45ª Mostra SP (2021) – Na prisão de Evin

Um iraniano perdido nos mistérios

Por Ivonete Pinto | 27.10.2021 (quarta-feira)

Evin é uma temível prisão em Teerã, onde desde antes da Revolução Islâmica de 1979 ficam presos políticos. Mohsen Makhmalbaf e Jafar  Panahi já passaram por lá. As condições são as piores possíveis, tipo calabouço medieval.

Mas no filme assinado pelos estreantes Mohammed Torab-Beig e Mehdi Torab-Beig,  Evin é também o nome do hotel onde supostamente a mãe do ricaço Naser (Mahdi Pakdel), vive isolada.

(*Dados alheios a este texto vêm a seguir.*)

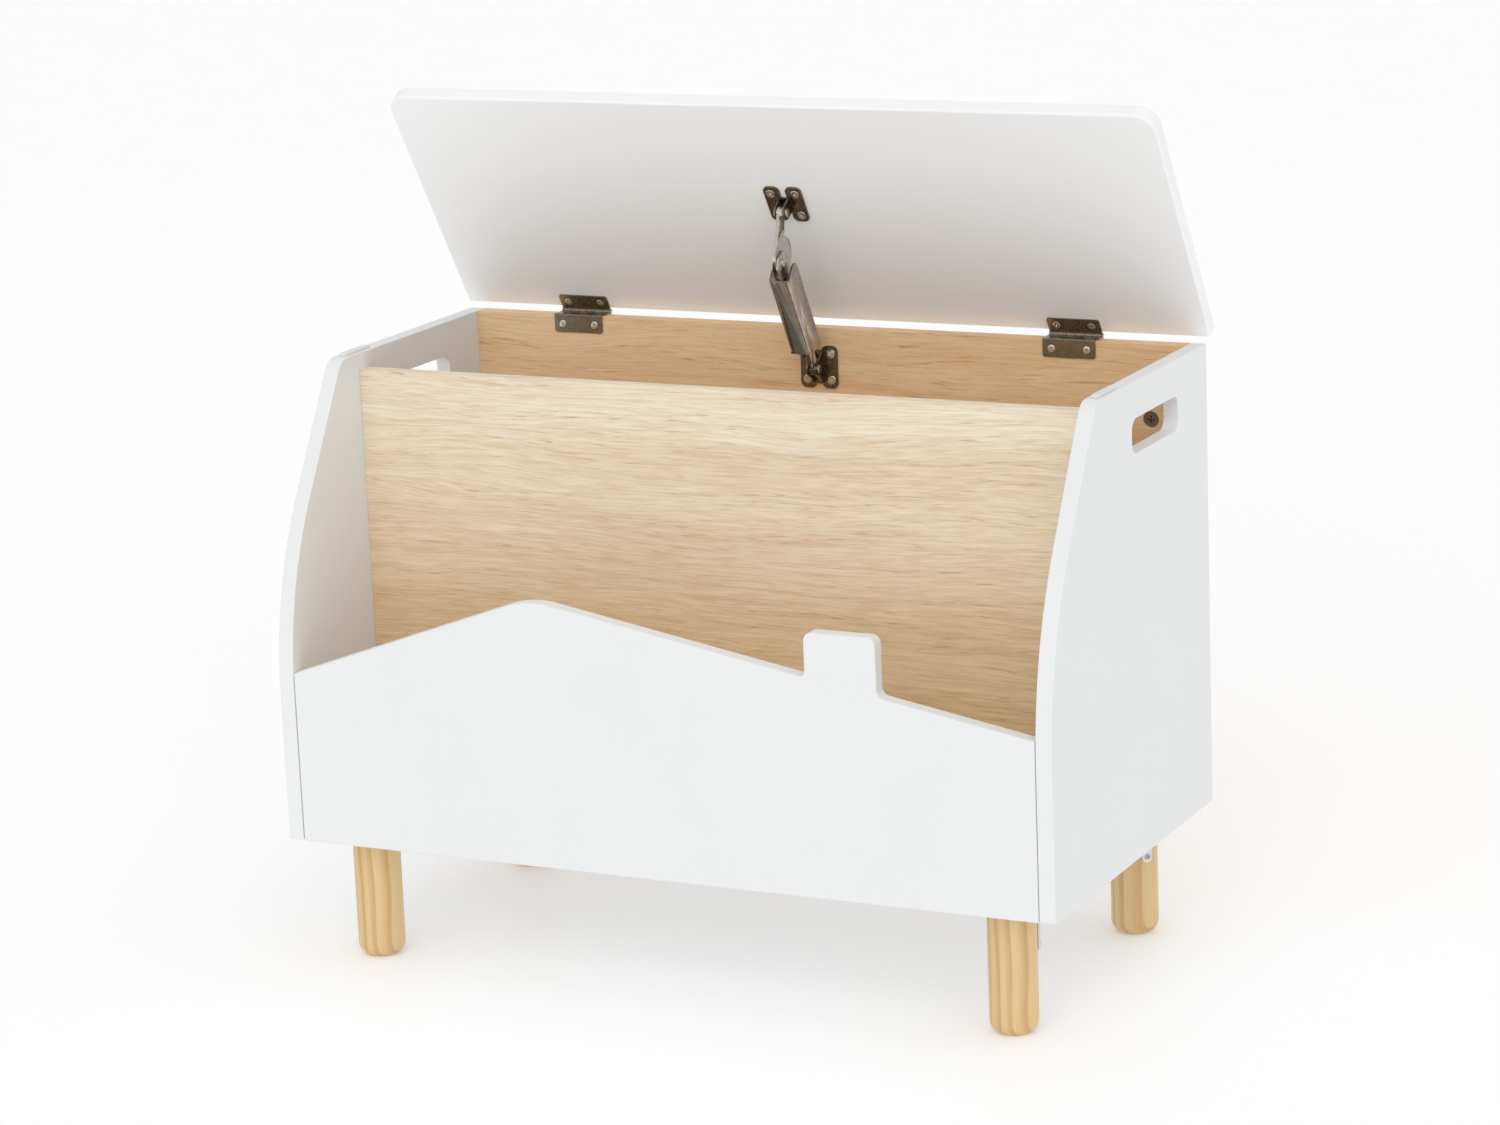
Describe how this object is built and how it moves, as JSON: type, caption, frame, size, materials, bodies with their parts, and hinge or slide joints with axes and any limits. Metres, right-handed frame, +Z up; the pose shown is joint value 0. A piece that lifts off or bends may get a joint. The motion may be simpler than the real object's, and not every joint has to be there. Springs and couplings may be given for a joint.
{
  "type": "toy box",
  "caption": "Toy box on turned legs with a flip-up lid on a sprung stay, hand holes, a divider and a house-shaped front panel that makes a book pocket.",
  "frame": {"origin": "centre of the bounding box at the floor, with the lid standing open", "axes": "+X to the right seen from the front, +Y from the front panel to the back panel, +Z up"},
  "size_m": [0.771, 0.4034, 0.7835],
  "materials": {
    "white_board": "white painted board, satin",
    "oak_board": "oak-look board with fine horizontal grain, satin",
    "pine": "clear lacquered pine with vertical grain",
    "zinc": "zinc plated",
    "white_plastic": "moulded, satin",
    "dark_nickel": "dark nickel plated, semi-bright",
    "bright_nickel": "nickel plated",
    "beech": "bare fluted dowel"
  },
  "bodies": {
    "carcass": {"left_side_panel": "white_board", "right_side_panel": "white_board", "front_panel": "white_board", "bottom_panel": "white_board", "back_panel": "oak_board", "divider_panel": "oak_board", "leg_front_left": "pine", "leg_front_right": "pine", "leg_rear_left": "pine", "leg_rear_right": "pine", "hanger_bolts": "zinc", "threaded_inserts": "zinc", "leg_bracket_screws": "zinc", "cam_locks_back": "zinc", "cam_locks_divider": "zinc", "cam_locks_bottom": "zinc", "cam_locks_front": "zinc", "cam_bolts_left": "zinc", "cam_bolts_right": "zinc", "leg_brackets": "white_plastic", "bumper_pad_left": "white_plastic", "bumper_pad_right": "white_plastic", "hinge_left_body_leaf": "dark_nickel", "hinge_right_body_leaf": "dark_nickel", "stay_lower_bracket": "dark_nickel", "hinge_left_pin": "bright_nickel", "hinge_right_pin": "bright_nickel", "hinge_body_screws": "bright_nickel", "stay_lower_pin": "bright_nickel", "stay_lower_screws": "bright_nickel", "dowels_left": "beech", "dowels_right": "beech"},
    "lid": {"lid": "white_board", "hinge_left_lid_leaf": "dark_nickel", "hinge_right_lid_leaf": "dark_nickel", "hinge_lid_screws": "bright_nickel", "stay_upper_bracket": "dark_nickel", "stay_upper_pin": "bright_nickel", "stay_upper_screws": "bright_nickel"},
    "stay_housing": {"stay_housing": "dark_nickel", "stay_spring": "bright_nickel", "stay_fork": "bright_nickel", "stay_knee_pin": "bright_nickel"},
    "stay_arm": {"stay_arm": "bright_nickel"}
  },
  "joints": [
    {"name": "lid_hinge", "type": "hinge", "parent": "carcass", "child": "lid", "pos_m": [0, 0.1896, 0.5514], "axis": [-1, 0, 0], "range_deg": [-58, 5]},
    {"name": "stay_housing_pivot", "type": "hinge", "parent": "carcass", "child": "stay_housing", "pos_m": [0, 0.1583, 0.513], "axis": [-1, 0, 0], "range_deg": [-70.6, 7]},
    {"name": "stay_arm_pivot", "type": "hinge", "parent": "lid", "child": "stay_arm", "pos_m": [0, 0.1016, 0.67034], "axis": [-1, 0, 0], "range_deg": [-6.8, 68.3]}
  ],
  "couplings": [
    {"joint": "stay_housing_pivot", "follows": "lid_hinge", "ratio": 1.2},
    {"joint": "stay_arm_pivot", "follows": "lid_hinge", "ratio": -1.16}
  ]
}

Amen, uma mulher  transgênero de 19 anos, está em vias de fazer uma cirurgia, patrocinada por Naser. Ela é levada até a mansão dele por uma amiga, por motivos pouco dignos, que só no final conheceremos. A mansão, de cenografia branca, fria e sofisticada é  ao mesmo tempo sinistra. Desesperada, embora desconfiada, Amen vai fazendo o jogo do homem, encorajada pela amiga.

Difícil, a partir daqui, não sucumbir a alguns spoilers, de modos que o leitor pode interromper a leitura. Porém, o principal não será dito. Durante o filme, Amen  não aparece em quadro, ouvimos apenas sua voz (a voz é da atriz  Mehri Kazemi) e o contracampo da amiga e dos outros personagens. Em geral a câmera é subjetiva, em um procedimento a primeira vista ousado.  Para que o mistério? Pode-se fazer várias ilações, entre elas a de respeito do dispositivo pela identidade de gênero da personagem.

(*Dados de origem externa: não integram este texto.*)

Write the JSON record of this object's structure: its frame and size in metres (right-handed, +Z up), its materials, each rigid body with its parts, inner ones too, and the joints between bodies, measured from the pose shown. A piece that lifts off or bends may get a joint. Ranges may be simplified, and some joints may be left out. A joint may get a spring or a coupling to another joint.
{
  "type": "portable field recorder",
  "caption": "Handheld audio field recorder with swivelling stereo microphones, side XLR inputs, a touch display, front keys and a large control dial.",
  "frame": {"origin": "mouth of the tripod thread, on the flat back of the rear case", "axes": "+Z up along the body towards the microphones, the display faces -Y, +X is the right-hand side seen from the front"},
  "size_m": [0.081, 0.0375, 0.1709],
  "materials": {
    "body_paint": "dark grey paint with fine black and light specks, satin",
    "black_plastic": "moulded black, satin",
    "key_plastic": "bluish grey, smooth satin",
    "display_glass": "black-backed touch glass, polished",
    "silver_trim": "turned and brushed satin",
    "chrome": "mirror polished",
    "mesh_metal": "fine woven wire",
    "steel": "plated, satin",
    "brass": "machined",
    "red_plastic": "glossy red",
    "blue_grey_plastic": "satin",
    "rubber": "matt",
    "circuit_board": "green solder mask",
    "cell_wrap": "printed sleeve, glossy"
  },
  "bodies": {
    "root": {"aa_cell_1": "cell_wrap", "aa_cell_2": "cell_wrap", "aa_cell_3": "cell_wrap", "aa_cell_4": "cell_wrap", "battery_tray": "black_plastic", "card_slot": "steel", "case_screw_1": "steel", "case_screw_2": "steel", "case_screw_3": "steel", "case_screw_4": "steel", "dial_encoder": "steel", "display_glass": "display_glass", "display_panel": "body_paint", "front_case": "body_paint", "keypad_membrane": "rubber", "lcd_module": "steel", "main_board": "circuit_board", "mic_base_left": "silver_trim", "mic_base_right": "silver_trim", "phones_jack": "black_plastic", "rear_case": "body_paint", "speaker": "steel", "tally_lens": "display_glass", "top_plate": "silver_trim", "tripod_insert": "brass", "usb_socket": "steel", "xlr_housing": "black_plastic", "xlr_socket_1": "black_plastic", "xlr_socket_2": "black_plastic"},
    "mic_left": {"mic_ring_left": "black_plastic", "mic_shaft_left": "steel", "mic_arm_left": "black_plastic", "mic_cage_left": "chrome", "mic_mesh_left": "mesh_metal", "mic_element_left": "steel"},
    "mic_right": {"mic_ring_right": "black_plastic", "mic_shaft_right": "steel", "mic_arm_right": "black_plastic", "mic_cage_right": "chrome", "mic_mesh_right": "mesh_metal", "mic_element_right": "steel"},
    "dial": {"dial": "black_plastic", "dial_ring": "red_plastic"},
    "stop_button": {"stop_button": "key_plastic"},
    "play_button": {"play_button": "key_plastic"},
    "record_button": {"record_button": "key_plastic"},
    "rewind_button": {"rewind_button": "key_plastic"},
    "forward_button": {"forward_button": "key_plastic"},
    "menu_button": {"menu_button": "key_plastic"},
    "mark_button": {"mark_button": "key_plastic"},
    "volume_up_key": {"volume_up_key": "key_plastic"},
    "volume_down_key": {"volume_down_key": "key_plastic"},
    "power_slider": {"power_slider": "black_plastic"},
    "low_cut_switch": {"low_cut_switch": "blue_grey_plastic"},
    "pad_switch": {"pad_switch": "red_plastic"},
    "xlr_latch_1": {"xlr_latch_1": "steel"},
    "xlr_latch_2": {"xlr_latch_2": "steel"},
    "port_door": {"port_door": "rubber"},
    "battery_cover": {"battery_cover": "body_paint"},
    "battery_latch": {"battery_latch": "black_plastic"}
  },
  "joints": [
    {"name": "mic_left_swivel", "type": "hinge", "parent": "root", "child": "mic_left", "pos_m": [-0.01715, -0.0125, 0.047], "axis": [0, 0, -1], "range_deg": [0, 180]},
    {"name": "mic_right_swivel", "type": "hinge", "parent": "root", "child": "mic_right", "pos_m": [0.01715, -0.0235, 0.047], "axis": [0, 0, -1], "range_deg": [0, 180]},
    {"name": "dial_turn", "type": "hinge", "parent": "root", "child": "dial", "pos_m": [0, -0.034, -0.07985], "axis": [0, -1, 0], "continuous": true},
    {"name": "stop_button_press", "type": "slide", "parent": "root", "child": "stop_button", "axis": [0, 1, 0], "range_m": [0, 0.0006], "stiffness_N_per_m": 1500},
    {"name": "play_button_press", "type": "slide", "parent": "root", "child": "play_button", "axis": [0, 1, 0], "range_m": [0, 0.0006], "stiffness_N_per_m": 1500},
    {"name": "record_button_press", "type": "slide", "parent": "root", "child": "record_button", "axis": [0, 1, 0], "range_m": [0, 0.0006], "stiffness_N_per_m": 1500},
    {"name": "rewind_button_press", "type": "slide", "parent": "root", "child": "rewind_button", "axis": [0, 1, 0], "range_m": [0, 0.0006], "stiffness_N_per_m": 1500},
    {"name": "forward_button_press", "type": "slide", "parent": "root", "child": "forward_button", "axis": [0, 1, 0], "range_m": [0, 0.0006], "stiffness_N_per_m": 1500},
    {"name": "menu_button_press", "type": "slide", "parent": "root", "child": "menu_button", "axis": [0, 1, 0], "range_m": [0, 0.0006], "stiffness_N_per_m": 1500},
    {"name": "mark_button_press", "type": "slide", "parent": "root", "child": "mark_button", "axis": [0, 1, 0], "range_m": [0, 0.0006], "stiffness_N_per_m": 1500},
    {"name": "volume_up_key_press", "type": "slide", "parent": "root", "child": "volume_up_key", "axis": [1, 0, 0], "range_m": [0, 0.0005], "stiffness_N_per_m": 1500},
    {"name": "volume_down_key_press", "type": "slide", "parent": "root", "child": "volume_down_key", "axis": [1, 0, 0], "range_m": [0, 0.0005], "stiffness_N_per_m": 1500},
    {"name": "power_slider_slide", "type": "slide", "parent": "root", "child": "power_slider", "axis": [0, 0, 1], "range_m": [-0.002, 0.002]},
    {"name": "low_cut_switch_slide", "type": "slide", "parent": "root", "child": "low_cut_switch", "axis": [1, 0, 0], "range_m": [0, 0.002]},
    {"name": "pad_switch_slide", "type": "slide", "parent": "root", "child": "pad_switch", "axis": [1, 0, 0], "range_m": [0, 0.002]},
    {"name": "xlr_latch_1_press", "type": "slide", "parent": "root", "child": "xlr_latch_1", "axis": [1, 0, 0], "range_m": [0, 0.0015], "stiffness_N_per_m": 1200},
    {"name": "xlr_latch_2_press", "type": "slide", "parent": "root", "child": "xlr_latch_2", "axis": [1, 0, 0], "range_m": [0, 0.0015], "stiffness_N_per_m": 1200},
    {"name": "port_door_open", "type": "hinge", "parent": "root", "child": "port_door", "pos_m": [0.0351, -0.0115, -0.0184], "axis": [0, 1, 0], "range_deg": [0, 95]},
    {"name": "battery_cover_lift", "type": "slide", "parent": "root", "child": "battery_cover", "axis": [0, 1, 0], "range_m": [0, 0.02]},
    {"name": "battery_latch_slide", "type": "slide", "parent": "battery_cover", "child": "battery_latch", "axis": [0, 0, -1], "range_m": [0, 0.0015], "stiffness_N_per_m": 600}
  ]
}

Mas a hipótese não parece fazer muito sentido. No Irã, as cirurgias de mudança de sexo são bem aceitas pelo regime. São até incentivadas pelo governo teocrático, que prefere alguém com identidade aparente definida do que a homossexualidade. Soa paradoxal, mas é assim. O que leva inclusive a toda sorte de violência, pois os\as homossexuais, ainda jovens, são pressionados a fazer a cirurgia de redesignação, sem ainda terem certeza do que querem de fato. Socialmente, continuam discriminados de qualquer forma. Não mostrar o rosto e o corpo de Amin, portanto, teria que atender a outras premissas. Desconfia-se que seja apenas para turbinar o mistério, sem consequência maior. Um exercício de estudante de cinema, mesmo que a intenção possa ter sido a da alegoria da invisibilidade das pessoas trans.

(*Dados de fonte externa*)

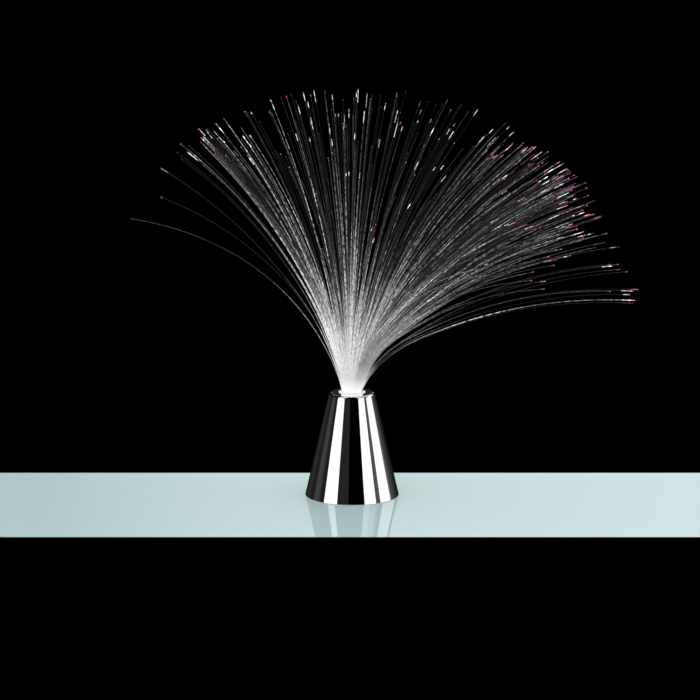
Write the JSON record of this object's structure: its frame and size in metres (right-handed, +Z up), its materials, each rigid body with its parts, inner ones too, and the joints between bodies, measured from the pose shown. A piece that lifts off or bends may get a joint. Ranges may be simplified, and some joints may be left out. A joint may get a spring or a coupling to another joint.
{
  "type": "fiber optic lamp",
  "caption": "Battery fibre optic table lamp: mirror-plated cone base with a glowing neck ring and a lift-out, turning spray of fine strands with lit tips that leans to one side.",
  "frame": {"origin": "middle of the ring-shaped foot, on the surface that the lamp stands on", "axes": "+Z up along the cone's axis, +X towards the side that the spray leans to, -Y towards the viewer"},
  "size_m": [0.4126, 0.3626, 0.3399],
  "materials": {
    "mirror_plating": "vacuum-plated mirror on moulded plastic",
    "black_plastic": "fine moulded texture",
    "knob_plastic": "fine moulded texture",
    "white_plastic": "smooth moulded",
    "glowing_ring": "translucent, lit from inside",
    "glowing_fibre": "clear polymer strand that carries light to its tip",
    "bundle_epoxy": "potted strands, polished below",
    "sleeve_aluminium": "drawn",
    "steel": "zinc-plated",
    "contact_nickel": "nickel-plated spring steel",
    "foot_rubber": "dense foam rubber",
    "board_green": "solder mask",
    "led_epoxy": "clear epoxy, lit",
    "cell_jacket": "plain shrink sleeve",
    "wire_red": "PVC",
    "wire_black": "PVC"
  },
  "bodies": {
    "base": {"cone_housing": "mirror_plating", "base_plate": "black_plastic", "foot_ring": "foot_rubber", "base_plate_screws": "steel", "contact_strip_positive": "contact_nickel", "contact_strip_negative": "contact_nickel", "contact_link_front": "contact_nickel", "contact_link_rear": "contact_nickel", "contact_springs": "contact_nickel", "slide_switch_body": "black_plastic", "switch_terminals": "contact_nickel", "fibre_socket": "white_plastic", "led_board": "board_green", "board_screws": "steel", "leds": "led_epoxy", "reflector_cup": "white_plastic", "controller_chip": "black_plastic", "resistors": "black_plastic", "wire_battery_to_switch": "wire_red", "wire_switch_to_board": "wire_red", "wire_battery_to_board": "wire_black", "battery_cell_1": "cell_jacket", "battery_cell_2": "cell_jacket", "battery_cell_3": "cell_jacket"},
    "door": {"battery_door": "black_plastic", "battery_door_screw": "steel"},
    "knob": {"switch_knob": "knob_plastic"},
    "ring": {"neck_ring": "glowing_ring"},
    "spray": {"ferrule": "sleeve_aluminium", "bundle_core": "bundle_epoxy", "fibre_strands_1": "glowing_fibre", "fibre_strands_2": "glowing_fibre", "fibre_strands_3": "glowing_fibre", "fibre_strands_4": "glowing_fibre", "fibre_strands_5": "glowing_fibre", "fibre_strands_6": "glowing_fibre", "fibre_strands_7": "glowing_fibre", "fibre_strands_8": "glowing_fibre"}
  },
  "joints": [
    {"name": "battery_door", "type": "hinge", "parent": "base", "child": "door", "pos_m": [0, 0.0245, 0.0031], "axis": [1, 0, 0], "range_deg": [0, 70]},
    {"name": "switch_slide", "type": "slide", "parent": "base", "child": "knob", "axis": [0, -1, 0], "range_m": [0, 0.002]},
    {"name": "spray_turn", "type": "hinge", "parent": "base", "child": "ring", "pos_m": [0, 0, 0.0885], "axis": [0, 0, 1], "continuous": true},
    {"name": "spray_lift", "type": "slide", "parent": "ring", "child": "spray", "axis": [0, 0, 1], "range_m": [0, 0.035]}
  ]
}
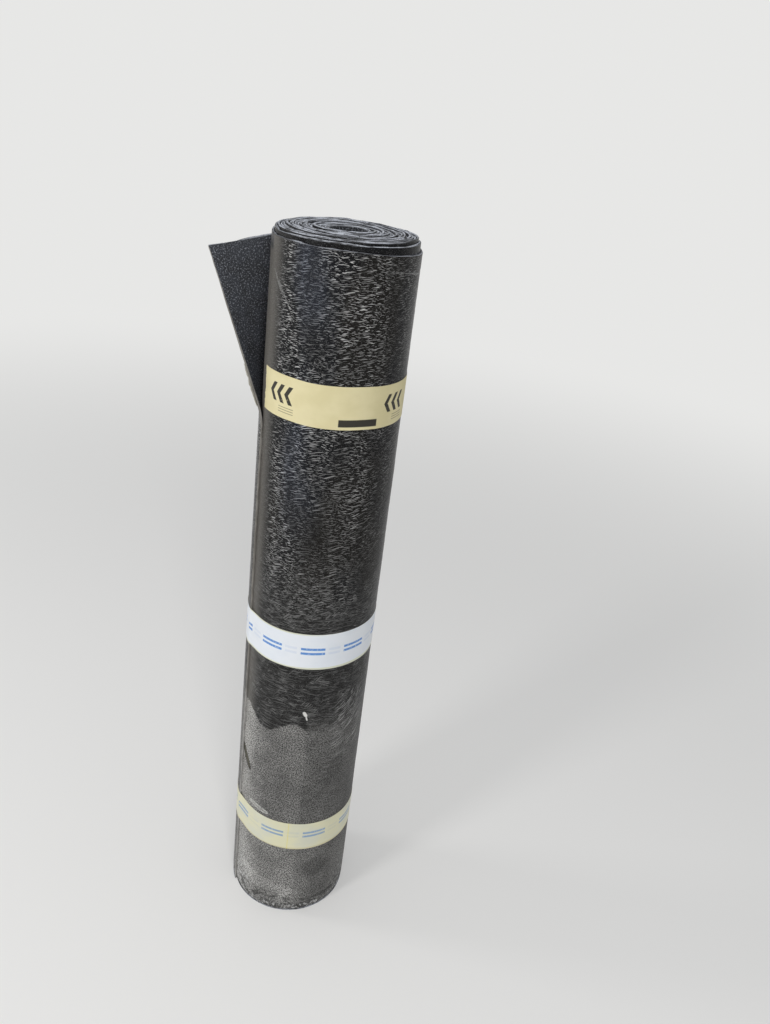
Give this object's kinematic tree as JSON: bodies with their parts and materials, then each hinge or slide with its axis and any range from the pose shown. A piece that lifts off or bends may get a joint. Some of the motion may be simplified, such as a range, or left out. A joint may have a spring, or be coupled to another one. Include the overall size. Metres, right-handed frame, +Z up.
{
  "type": "roll of roofing felt",
  "caption": "Roll of black bituminous roofing felt standing on its end, held by a paper label and tapes, one corner of its free end sprung open.",
  "frame": {"origin": "on the bore's axis, at the bore's lower mouth; the outermost turn has slipped 9.5 mm lower and stands on the floor", "axes": "+Z up along the roll's axis, -Y towards the side that the picture shows, and the sheet's free edge on the side near -X"},
  "size_m": [0.2539, 0.1753, 1.0108],
  "materials": {
    "bitumen": "semi-gloss black bitumen, crinkled film outside and fine mineral grain inside",
    "label_paper": "cream paper, slightly wrinkled",
    "white_tape": "white plastic tape, semi-gloss",
    "tan_tape": "tan tape, dusty"
  },
  "bodies": {
    "root": {"felt_roll": "bitumen", "label_band": "label_paper", "middle_tape": "white_tape", "lower_tape": "tan_tape"}
  },
  "joints": []
}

Hospedada na casa do homem misterioso, Amen começa a preparação para a cirurgia. A esposa dele, Sima (Ra’na Azadivar),aparece por vezes para questionar o marido, alertando a moça para que fuja. É ela quem fala de uma filha do casal, Annie, que está supostamente (tudo no filme é suposição) desaparecida. Ela tentou suicídio? Cometeu um crime e  está  presa? A esposa parece ser uma espécie de prisioneira na casa, nunca tendo se convencido de que a mãe de Naser está viva segundo o marido.  Ela confidencia à Amen que gostaria de processá-lo, mas ele teria “amigos no tribunal”. Enquanto isto, Amen está literalmente presa na casa, não ficando nem mesmo com seu celular.

Cena de “Na Prisão de Evin”

Ou seja, temos aqui ingredientes de filme de suspense, que se encaminha para o horror. Isto também porque Naser  dá  uns sucos estranhos à Amen, além de remédios especiais que a fazem ter alucinações. Um experimento científico como em Corra! (Jordan Peele, 2017), talvez. Ou  a série Nove desconhecidos, com Nicole Kidman. Também lembra o Pedro Almodovar de A pele que habito (2011). Para piorar a salada de referências, Amen teria sido escolhida por ter a mesma voz da filha Annie e o  psiquiatra convocado para ajudá-la na transição parece saído de O bebê de Rosemary (Polansky, 1968).

A cirurgia, o leitor já deve ter imaginado, tem um objetivo macabro. Mas fiquemos por aqui para não virar spoiler assumido.

O mesmo enredo, sem os excessos de clichês, poderia ser filmado por um Asghar Farhadi, mas aqui é um amontoado de incógnitas que rebaixam Na prisão de Evin a filme B. No Irã, poderá ser liberado pela censura, já que a superfície é de filme de gênero que não compromete o sistema político e o tema da mudança de sexo, não é tabu por lá.

É interessante que a Mostra traga um iraniano como este, sem crianças, sem cenários rurais, sem mensagens edificantes e com um tema de fundo pouco usual na ficção iraniana. De toda forma, é um exemplar de um cinema de mercado daquele país, que amplia assim a experiência de cinefilia dos frequentadores da Mostra.